Let’s go over hedge fund activity in other stocks similar to Aetna Inc. (NYSE:AET). We will take a look at General Dynamics Corporation (NYSE:GD), General Mills, Inc. (NYSE:GIS), McKesson Corporation (NYSE:MCK), and Automatic Data Processing (NASDAQ:ADP). All of these stocks’ market caps are similar to AET’s market cap.

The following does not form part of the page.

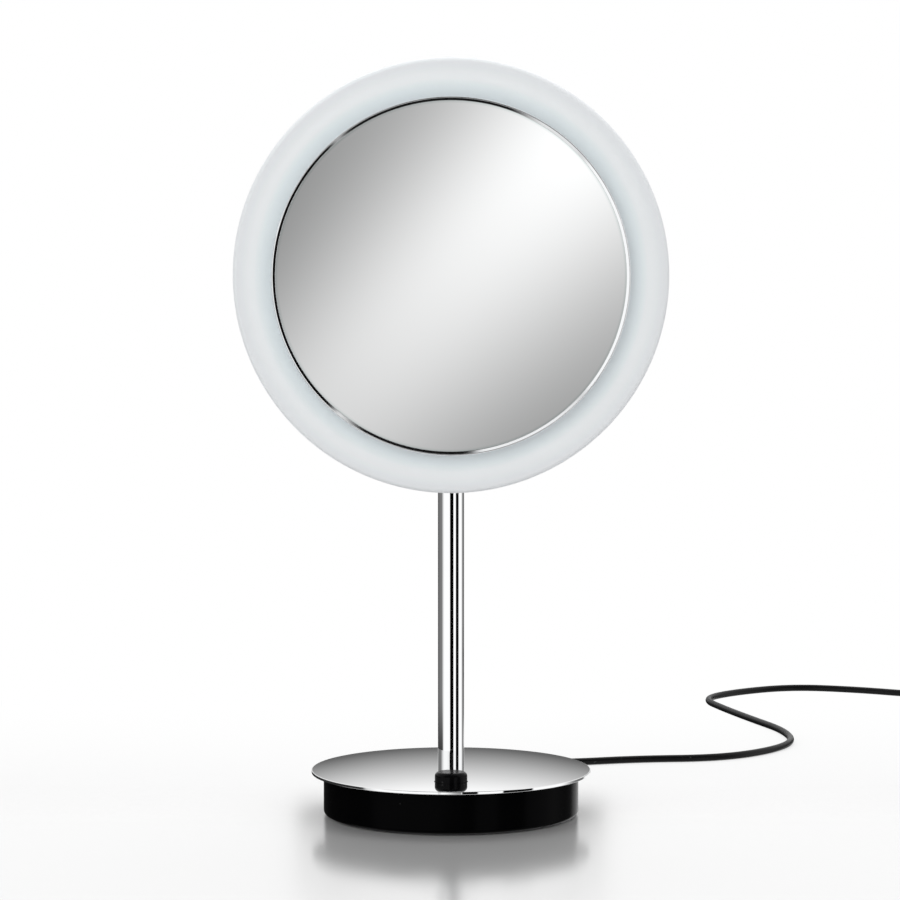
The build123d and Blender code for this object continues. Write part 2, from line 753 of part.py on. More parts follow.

Ticker No of HFs with positions Total Value of HF Positions (x1000) Change in HF Position
GD 40 7209138 -11
GIS 33 607256 4
MCK 59 1502964 -7
ADP 32 817244 -2

As you can see these stocks had an average of 41 hedge funds with bullish positions and the average amount invested in these stocks was $2.53 billion. That figure was $2.34 billion in AET’s case. McKesson Corporation (NYSE:MCK) is the most popular stock in this table. On the other hand Automatic Data Processing (NASDAQ:ADP) is the least popular one with only 32 bullish hedge fund positions. Aetna Inc. (NYSE:AET) is not the most popular stock in this group but hedge fund interest is still above average. This is a slightly positive signal but we’d rather spend our time researching stocks that hedge funds are piling on. In this regard MCK might be a better candidate to consider a long position.